Reijer: I was eleven years old when I first saw it. I remember going to see it with my family and I remember thinking why would I want to see this film. I wasn't interested in seeing it at all. Then I came out of the theater and was like, can I see it again? And again?? We had it on VHS at home and I remember watching the film many many times. I don't even know how many. I knew I felt somewhat intimidated, but I was fascinated too. It wasn't like I watched the movie and was like "oh, I'm gay." But I knew I was fascinated by them, and later you could say it was because I was gay too, but it didn't click right away.

At eleven, we don't really question our sexuality yet...

Salim: I knew I was gay at age five already. Oh yeah. I always knew. I did everything with girls, I played girls' games, I always knew that I was gay.

Oliver: By age seven I knew I was straight! I didn't go for my mom's heels, I went straight for Timberlands.

Salim, for you there were so many layers. Being in the public eye, you were showing so much of yourself and yet there was this secret. You hadn't come out yet...

Salim: I had only come out to my mother. She was the only one who knew. After the tour, being HIV positive and no one really knowing and also I was illegal in America for ten years. So I was dealing with all those situations at that time and never talked to anyone about it. I danced, that is how I survived, with dance. But it was a very tough time. And lonely, but it made me who I am today. I mean, when you're told at age eighteen that you're only going to live for five years... That had a certain impact on me.

You were eighteen! If we all had to pay for the sins of what we did when we were eighteen, we would all go to hell!

Salim: I was eighteen, it was twenty-nine years ago. I questioned myself, why does this happen to me, am I a bad person? I questioned myself. After twenty-nine years I have the answer... My biggest thing too was how am I going to fall in love? I did the film because I wanted people in the same situation to know that you can find love.

Carlton: I love where Salim is right now, and it's making me take a look into what Madonna brought together. She knew that there was a degree of force behind each and every one of us that was unquestionable, and the fact that this man, Salim, could have this quiet reality and still be brazen, out to the world is really just a testament of how incredible each and every one of us is to our core. Despite whatever is. So I think that's just amazing.

Salim, when I knew your story, I was looking for hints of it in your face. I could not find them...

Salim: I was in denial. Don't underestimate the power of denial.

Carlton: But I want to give you credit, Salim because there are a lot of people who have gone through the journey of denial and it doesn't show up as powerful. There's specific credit to you and the power of your will.

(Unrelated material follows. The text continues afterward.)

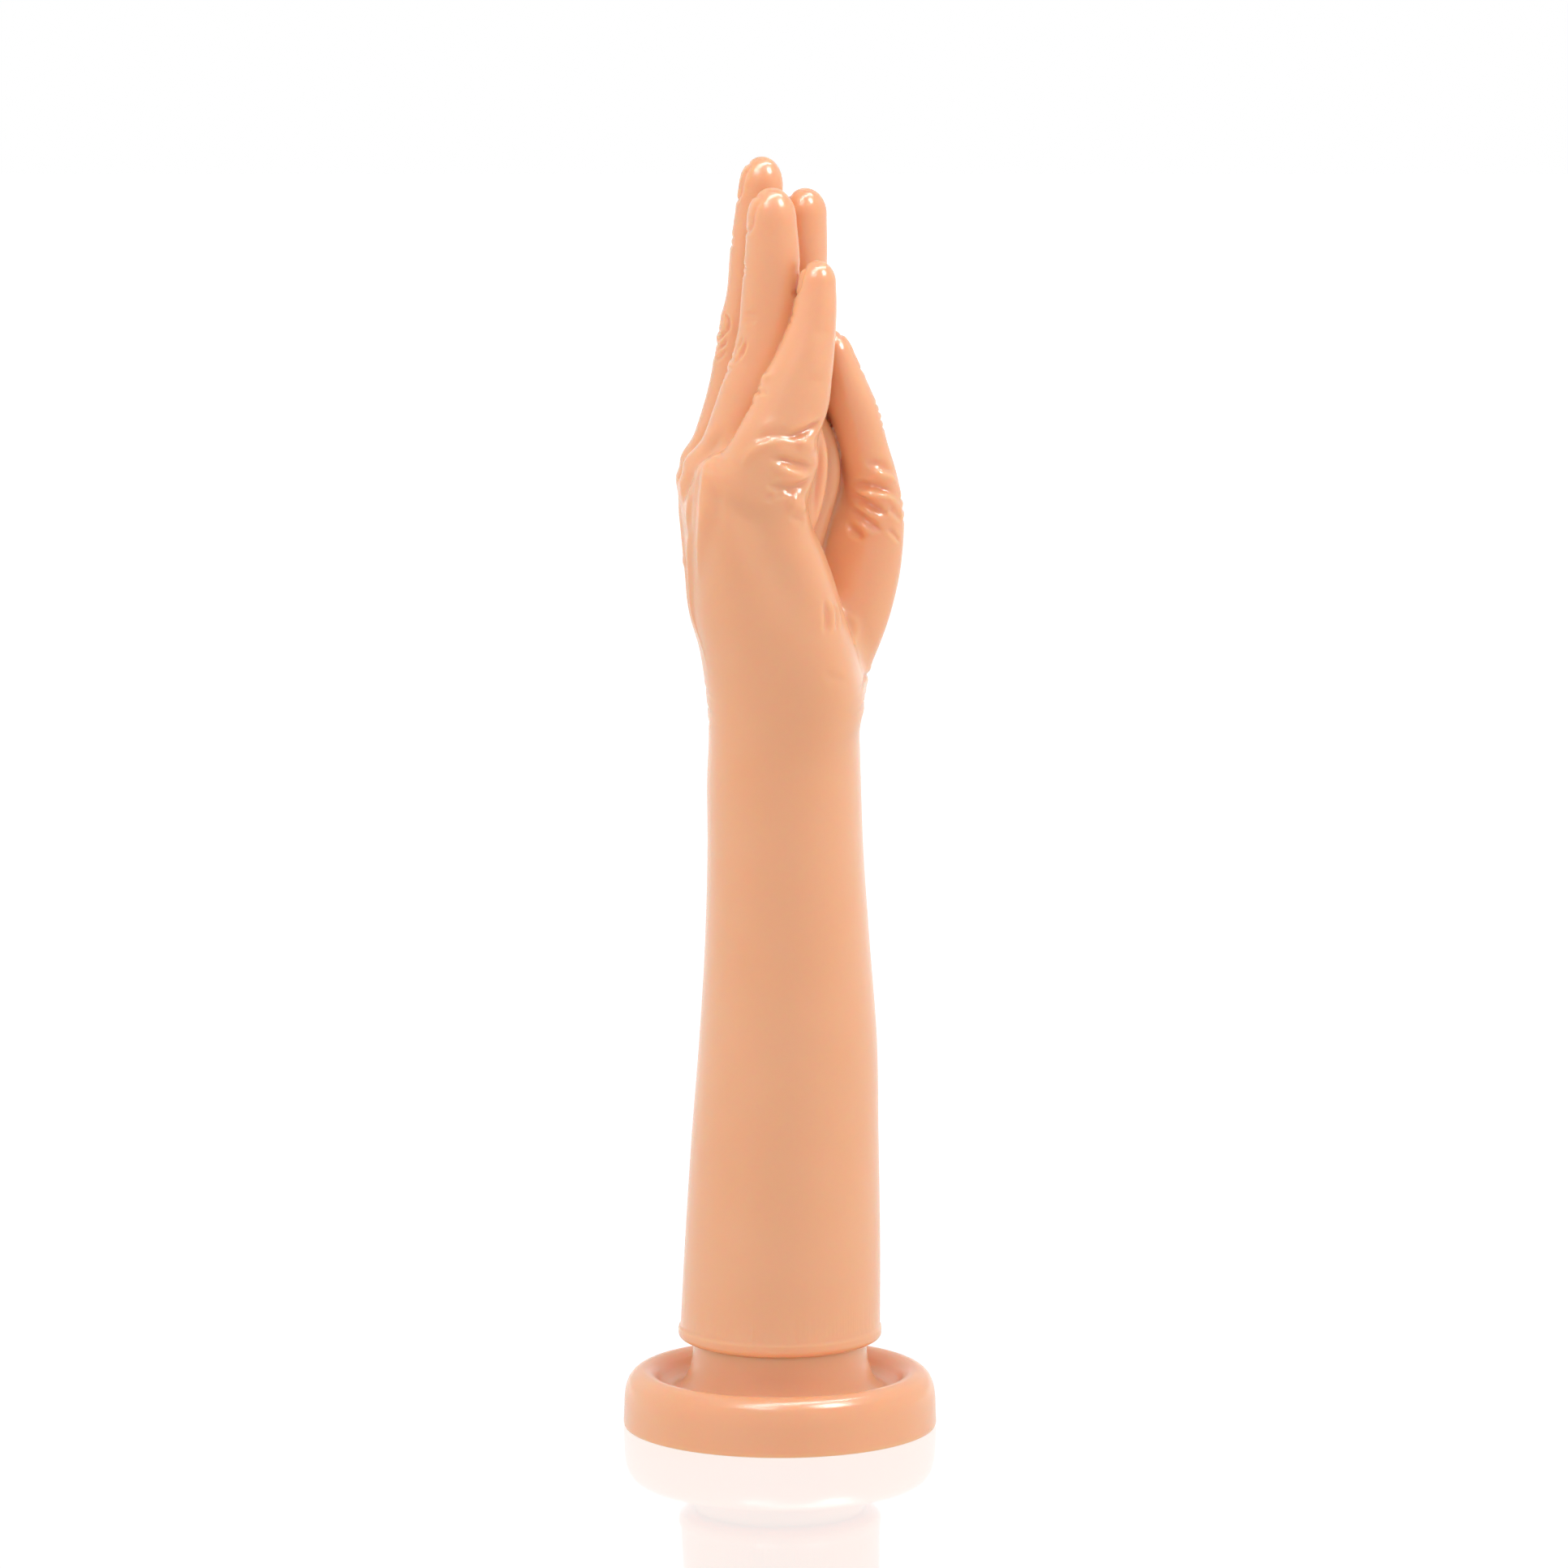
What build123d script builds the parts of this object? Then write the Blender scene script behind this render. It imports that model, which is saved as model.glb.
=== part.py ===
"""A life-size right hand and forearm in soft PVC, standing on a round suction base.

The fingers are straight and gathered to a beak with the thumb laid against them. The forearm ends in a
flat foot with a thin lip. A hard taper plug, held by its flange inside the base, goes up into a socket in
that foot: the arm turns with the plug, and pulls straight up off it.

Millimetres. +Z is up, the origin is the centre of the base's resting face, +X is the way the palm looks,
and +Y is the thumb's side of the hand.
"""

import os

from build123d import *

# ---- driving dimensions -------------------------------------------------------------------------
total_height = 405.0  # floor to the tip of the middle finger
base_radius = 50.0
rim_height = 18.2  # top of the base's rolled rim
foot_bottom = 27.8  # flat underside of the forearm's foot

# suction base
draft = 0.6  # the outer wall leans in by this much at the rim
seal_width = 5.0  # flat land that seals on the floor
cup_depth = 3.6  # hollow under the base, at its centre
rim_inner_radius = 41.8  # where the rim's top ends
dish_radius = 38.2  # outer edge of the dish's floor
dish_height = 11.8
neck_root_radius = 31.2
neck_radius = 28.6
bottom_edge = 0.8  # edge radii, going up and in round the base's skin
shoulder_edge = 5.4
rim_edge = 3.2
dish_edge = 2.4
neck_root_edge = 5.0
neck_top_edge = 0.8

# foot of the forearm
rest_gap = 0.1  # between the foot and what it rests on
foot_flat_radius = 29.8
lip_radius = 32.4
lip_bottom = 29.3  # the underside slopes out from the flat to here
lip_top = 32.4
lip_step = 0.4  # how far the lip stands out of the forearm

# taper plug
running_gap = 0.05  # round the plug's shank and flange, so that it can turn
flange_radius = 23.0
flange_bottom = 10.0
flange_thickness = 4.0
shank_radius = 15.5
stem_radius = 14.6  # at the foot
stem_tip_radius = 12.6
stem_length = 58.0
stem_tip_edge = 3.0
groove_count = 5
groove_radius = 1.2
socket_gap = 0.15  # round the stem
socket_end_gap = 2.0  # over the stem's tip

# ---- hand and forearm ---------------------------------------------------------------------------
# One ellipse per height: (z, centre x, centre y, half depth along x, half width along y).
forearm_sections = [
    (lip_top, 0.0, 0.0, lip_radius - lip_step, lip_radius - lip_step),
    (62.0, 0.9, 0.0, 31.1, 31.6),
    (94.0, 1.7, 0.0, 29.8, 31.0),
    (125.0, 2.5, 0.0, 28.3, 30.0),
    (157.0, 2.3, 0.0, 26.2, 28.8),
    (188.0, 1.7, 0.0, 24.7, 28.0),
    (227.0, 1.2, 0.0, 23.9, 27.6),
    (245.0, 0.0, 0.5, 24.6, 29.0),
    (266.0, -5.5, 1.0, 23.0, 33.0),
    (288.0, -10.5, 1.0, 20.0, 35.5),
    (306.0, -15.5, 1.0, 16.0, 35.0),
    (315.0, -14.5, 1.0, 11.0, 30.0),
]

# Each digit is a run of ellipses square to its own line, from inside the palm to the fingertip:
# (x, y, z, half thickness back to front, half width side to side).
little_finger = [
    (-11.0, -22.0, 298.0, 11.5, 9.5),
    (-6.5, -24.0, 313.0, 12.0, 9.4),
    (1.0, -22.5, 327.0, 11.8, 9.0),
    (5.5, -20.5, 337.0, 10.6, 8.7),
    (8.6, -18.0, 348.0, 8.4, 8.0),
    (10.6, -16.2, 359.0, 6.9, 7.2),
    (11.6, -15.0, 368.0, 5.6, 6.2),
    (11.7, -14.6, 372.0, 3.6, 4.0),
    (11.6, -14.5, 373.9, 1.4, 1.6),
]
ring_finger = [
    (-19.5, -8.5, 296.0, 11.5, 9.5),
    (-16.0, -8.5, 313.0, 10.4, 9.3),
    (-9.5, -8.0, 331.0, 9.3, 8.6),
    (-5.0, -8.0, 348.0, 8.9, 8.5),
    (-3.2, -7.8, 364.0, 8.6, 8.0),
    (-2.5, -7.6, 377.0, 8.3, 8.0),
    (-2.5, -7.5, 387.0, 7.4, 7.5),
    (-2.7, -7.5, 393.0, 5.0, 5.2),
    (-2.8, -7.5, 396.0, 1.6, 1.6),
]
middle_finger = [
    (-20.5, 9.5, 296.0, 11.8, 9.8),
    (-18.0, 9.5, 314.0, 10.6, 9.5),
    (-14.0, 9.3, 331.0, 9.0, 8.8),
    (-11.0, 9.0, 348.0, 8.8, 8.7),
    (-8.6, 8.7, 367.0, 8.0, 8.2),
    (-7.4, 8.5, 384.0, 7.4, 7.8),
    (-6.4, 8.5, 396.0, 6.2, 6.8),
    (-6.0, 8.5, 401.5, 4.4, 5.0),
    (-5.8, 8.5, total_height - 0.1, 1.6, 1.8),
]
index_finger = [
    (-13.0, 25.5, 296.0, 11.5, 9.8),
    (-9.0, 25.5, 314.0, 10.6, 9.6),
    (-3.0, 22.8, 331.0, 9.4, 8.9),
    (2.0, 19.5, 347.0, 8.9, 8.7),
    (5.8, 16.5, 363.0, 8.3, 8.1),
    (7.2, 14.6, 377.0, 7.5, 7.7),
    (7.8, 14.0, 387.0, 6.6, 6.9),
    (8.1, 13.8, 391.6, 4.6, 4.9),
    (8.2, 13.7, 394.4, 1.6, 1.6),
]
thumb = [
    (7.5, 12.0, 236.0, 13.0, 13.5),
    (15.5, 14.0, 253.0, 14.6, 15.0),
    (21.5, 13.0, 272.0, 15.2, 14.5),
    (26.0, 10.5, 290.0, 12.6, 12.5),
    (26.0, 8.5, 304.0, 10.6, 11.2),
    (23.4, 6.6, 318.0, 9.2, 10.2),
    (20.0, 5.2, 331.0, 8.8, 10.2),
    (16.8, 4.2, 341.0, 7.6, 9.2),
    (14.9, 3.6, 347.0, 5.0, 6.2),
    (14.0, 3.3, 350.4, 1.8, 2.2),
]
# The heel of the hand on the little finger's side, and the pads at the finger roots.
heel = [
    (6.0, -9.0, 240.0, 13.5, 13.0),
    (5.0, -12.5, 256.0, 15.5, 14.5),
    (0.0, -16.5, 275.0, 16.5, 14.5),
    (-4.0, -19.0, 293.0, 14.0, 13.0),
    (-4.0, -20.0, 308.0, 12.0, 11.0),
]
root_pads = [
    (2.0, 2.0, 282.0, 11.0, 11.0),
    (6.0, 1.5, 295.0, 11.5, 12.0),
    (7.5, 1.0, 309.0, 11.5, 12.0),
    (4.5, 0.5, 323.0, 8.0, 10.0),
]
# The web of skin between the thumb and the index finger.
web = [
    (2.0, 19.0, 254.0, 13.0, 13.0),
    (8.0, 20.5, 270.0, 13.0, 12.0),
    (11.0, 19.5, 286.0, 12.0, 10.5),
    (10.5, 18.5, 301.0, 10.0, 9.0),
    (8.5, 17.5, 315.0, 7.5, 7.5),
]


def run_planes(stations):
    """Planes square to the line through the stations, their x turned to the hand's +X side."""
    centres = [Vector(*station[:3]) for station in stations]
    planes = []
    for number, centre in enumerate(centres):
        before = centres[max(number - 1, 0)]
        after = centres[min(number + 1, len(centres) - 1)]
        along = (after - before).normalized()
        side = along.cross(Vector(1, 0, 0)).normalized()
        planes.append(Plane(origin=centre, x_dir=side.cross(along), z_dir=along))
    return planes


# ---- arm and hand -------------------------------------------------------------------------------
with BuildPart() as arm_and_hand:
    for height, centre_x, centre_y, half_depth, half_width in forearm_sections:
        with BuildSketch(Plane.XY.offset(height)):
            with Locations((centre_x, centre_y)):
                Ellipse(half_depth, half_width)
    loft()
    for run in (heel, root_pads, web, thumb, index_finger, middle_finger, ring_finger, little_finger):
        for plane, (_, _, _, half_thickness, half_width) in zip(run_planes(run), run):
            with BuildSketch(plane):
                Ellipse(half_thickness, half_width)
        loft()
    # The foot: a flat, a sloping underside and a thin lip.
    with BuildSketch(Plane.XZ):
        with BuildLine():
            Polyline(
                (0, foot_bottom),
                (foot_flat_radius, foot_bottom),
                (lip_radius, lip_bottom),
                (lip_radius, lip_top),
                (0, lip_top),
                close=True,
            )
        make_face()
    revolve(axis=Axis.Z)
    # Blind socket that the plug's stem goes into.
    socket_depth = stem_length + socket_end_gap
    stem_taper = (stem_radius - stem_tip_radius) / stem_length
    with BuildSketch(Plane.XY.offset(foot_bottom)):
        Circle(stem_radius + socket_gap)
    with BuildSketch(Plane.XY.offset(foot_bottom + socket_depth)):
        Circle(stem_radius + socket_gap - stem_taper * socket_depth)
    loft(mode=Mode.SUBTRACT)

# ---- taper plug ---------------------------------------------------------------------------------
neck_top = foot_bottom - rest_gap
flange_top = flange_bottom + flange_thickness

with BuildPart() as taper_plug:
    with BuildSketch(Plane.XZ):
        with BuildLine():
            Polyline(
                (0, flange_bottom),
                (flange_radius, flange_bottom),
                (flange_radius, flange_top),
                (shank_radius, flange_top),
                (shank_radius, neck_top),
                (stem_radius, neck_top),
                (stem_radius, foot_bottom),
                (stem_tip_radius, foot_bottom + stem_length),
                (0, foot_bottom + stem_length),
                close=True,
            )
        make_face()
    revolve(axis=Axis.Z)
    # Grip grooves round the stem.
    groove_pitch = stem_length / (groove_count + 1)
    with BuildSketch(Plane.XZ):
        for number in range(1, groove_count + 1):
            up_the_stem = number * groove_pitch
            groove_centre = stem_radius - stem_taper * up_the_stem + groove_radius / 2
            with Locations((groove_centre, foot_bottom + up_the_stem)):
                Circle(groove_radius)
    revolve(axis=Axis.Z, mode=Mode.SUBTRACT)
    tip_circle = taper_plug.edges().filter_by(GeomType.CIRCLE).sort_by(Axis.Z)[-1]
    fillet(tip_circle, radius=stem_tip_edge)

# ---- suction base -------------------------------------------------------------------------------
with BuildPart() as suction_base:
    with BuildSketch(Plane.XZ):
        with BuildLine():
            seal_inner = base_radius - bottom_edge - seal_width
            pocket_radius = flange_radius + running_gap
            bore_radius = shank_radius + running_gap
            skin = FilletPolyline(
                (seal_inner, 0),
                (base_radius, 0),
                (base_radius - draft, rim_height),
                (rim_inner_radius, rim_height),
                (dish_radius, dish_height),
                (neck_root_radius, dish_height),
                (neck_radius, neck_top),
                (bore_radius, neck_top),
                radius=(bottom_edge, shoulder_edge, rim_edge, dish_edge, neck_root_edge, neck_top_edge),
            )
            # Bore for the shank, and the pocket that holds the flange.
            Polyline(
                skin @ 1,
                (bore_radius, flange_top + running_gap),
                (pocket_radius, flange_top + running_gap),
                (pocket_radius, flange_bottom - running_gap),
                (0, flange_bottom - running_gap),
                (0, cup_depth),
            )
            # The hollow underneath is part of a sphere.
            TangentArc((0, cup_depth), skin @ 0, tangent=(1, 0))
        make_face()
    revolve(axis=Axis.Z)

# ---- write every piece --------------------------------------------------------------------------
arm_and_hand.part.label = "arm_and_hand"
taper_plug.part.label = "taper_plug"
suction_base.part.label = "suction_base"

os.makedirs("parts", exist_ok=True)
export_step(arm_and_hand.part, "parts/arm_and_hand.step")
export_step(taper_plug.part, "parts/taper_plug.step")
export_step(suction_base.part, "parts/suction_base.step")
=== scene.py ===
"""Looks for a life-size vinyl hand and forearm that stands on a round suction base.

The flesh is one closed skin. It is worked out as a distance field, in millimetres, from a column of ovals
for the forearm and the palm, and fleshy runs for the digits, the pads of the palm, the folds inside it and
the web of the thumb. Creases, tendons, wrinkles and nails are then pressed into the skin along lines drawn
on it. The suction base is a turned profile, and the plug is the frame's own part with a better finish.
"""

import logging
from dataclasses import dataclass
from enum import Enum

import bpy
import numpy as np
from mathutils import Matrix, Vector


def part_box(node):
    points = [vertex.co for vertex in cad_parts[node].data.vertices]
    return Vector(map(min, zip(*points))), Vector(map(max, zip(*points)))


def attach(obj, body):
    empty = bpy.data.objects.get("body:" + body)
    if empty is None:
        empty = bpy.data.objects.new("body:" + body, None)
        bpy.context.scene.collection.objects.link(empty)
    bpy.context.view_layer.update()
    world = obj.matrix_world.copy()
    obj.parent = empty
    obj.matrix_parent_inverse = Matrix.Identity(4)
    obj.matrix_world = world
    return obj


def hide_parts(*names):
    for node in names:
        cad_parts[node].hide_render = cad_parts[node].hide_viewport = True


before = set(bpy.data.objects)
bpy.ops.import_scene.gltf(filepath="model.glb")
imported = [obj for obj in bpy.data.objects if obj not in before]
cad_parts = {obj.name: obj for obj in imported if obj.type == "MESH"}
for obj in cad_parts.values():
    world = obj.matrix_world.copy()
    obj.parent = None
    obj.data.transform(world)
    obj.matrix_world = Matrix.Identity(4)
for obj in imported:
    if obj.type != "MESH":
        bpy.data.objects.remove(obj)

MM = 0.001
TINY = 1e-9
MOST_TRIANGLES = 190_000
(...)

Oliver: And the courage you had at the age that you were.

Salim: That's something that I learned from Madonna, when she used to say "mind over matter." That always stuck in my head. If you set your mind to it, you can do it. I think that is one of the reasons I'm still alive. And my dogs, animals are my life.

What do you hope audiences will take away from the film?

Ester: I hope that the film is a cathartic experience, which I just had here now. I believe very much in the power that goes back to the Greeks, the idea that you cry but the tears are cleansing. So in my wild dreams that is what films are too -- I hope that it's what this film is.

Reijer: I would hope people would think about themselves and if they are held back in some way by shame or the fear of what other people think, if they get to think about that, like what do I dare to show of myself. Because it's so much about connecting, if you dare to show your true self, to open up you can actually connect. If only one person walks out thinking, "I want to be me" that's great.